O Equilíbrio Necessário: Nem Legalismo, Nem Libertinagem
A aplicação deste princípio nos dias atuais exige sabedoria e equilíbrio, para que não caiamos em dois extremos perigosos que ameaçam a saúde da igreja.
1. Evitando a "Tirania dos Fracos" (Legalismo) É importante notar que Paulo não diz que os "fracos" estão certos em sua teologia. Ele sabe que ídolos não existem e que a carne é pura. O objetivo de Paulo não é permitir que a consciência limitada dos "fracos" dite as regras doutrinárias da igreja para sempre. Se a igreja se curvar a todos os escrúpulos dos mais sensíveis, ela cairá no legalismo, onde regras humanas sufocam a graça de Deus.
O cristão "fraco" deve ser acolhido e amado, mas também deve ser instruído com paciência para que sua fé amadureça e sua consciência se fortaleça. O objetivo é que ele cresça no conhecimento para que, eventualmente, compreenda a liberdade que tem em Cristo.

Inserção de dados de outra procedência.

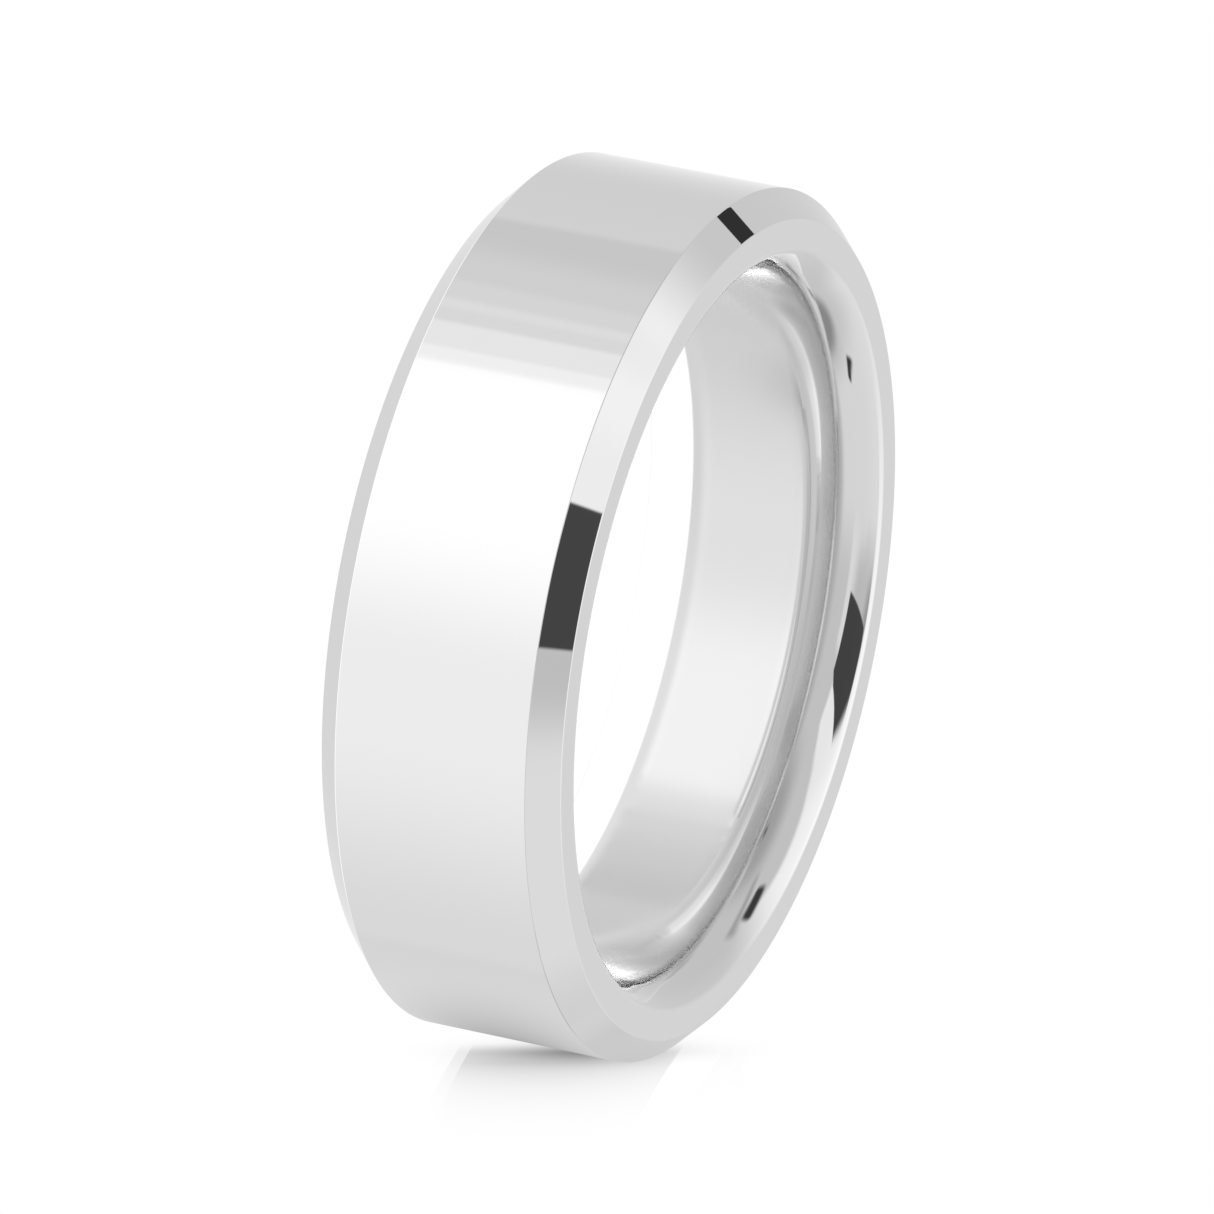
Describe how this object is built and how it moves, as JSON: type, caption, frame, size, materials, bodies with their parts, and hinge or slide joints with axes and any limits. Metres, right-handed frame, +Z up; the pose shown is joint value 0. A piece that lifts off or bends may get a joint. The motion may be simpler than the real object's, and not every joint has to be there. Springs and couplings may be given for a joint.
{
  "type": "wedding band",
  "caption": "Plain polished metal finger ring with a flat barrel, bevelled shoulders and a comfort-fit bore.",
  "frame": {"origin": "middle of the ring, on the finger axis, halfway between the two side faces", "axes": "+Y along the finger axis, +Z up with the ring standing on its barrel, +X to the right"},
  "size_m": [0.0206, 0.006, 0.0207],
  "materials": {
    "polished_metal": "mirror polished"
  },
  "bodies": {
    "root": {"band": "polished_metal"}
  },
  "joints": []
}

2. Evitando a Arrogância dos Fortes (Libertinagem) Por outro lado, o cristão que possui conhecimento não pode usar sua liberdade como um porrete. A atitude de "eu sei que não é pecado, então farei o que eu quiser, e quem se ofender que lide com isso" é, segundo Paulo, uma atitude pecaminosa por falta de amor. A maturidade espiritual não é medida apenas pelo quanto sabemos de teologia, mas pelo quanto estamos dispostos a nos sacrificar pelo bem-estar do próximo.
Conclusão: A Supremacia do Amor
O capítulo 8 de 1 Coríntios nos ensina que a vida cristã é regida por dois pilares: a Verdade e o Amor. A Verdade nos liberta do medo e da superstição ("sabemos que o ídolo nada é"). O Amor nos restringe em favor do irmão ("não farei nada que o faça tropeçar").
Quando a Verdade e o Amor parecem entrar em conflito na prática diária, o Amor deve ter a precedência no comportamento, enquanto a Verdade continua sendo preservada no ensino. Como Paulo resumiu no início do capítulo: "O saber ensoberbece, mas o amor edifica".
Que a nossa liberdade jamais seja um pretexto para a destruição da obra de Deus na vida de outra pessoa. A verdadeira liberdade em Cristo é a liberdade de servir e de renunciar a si mesmo, seguindo o exemplo Daquele que, sendo Deus, não teve por usurpação o ser igual a Deus, mas esvaziou-se a si mesmo por amor a nós.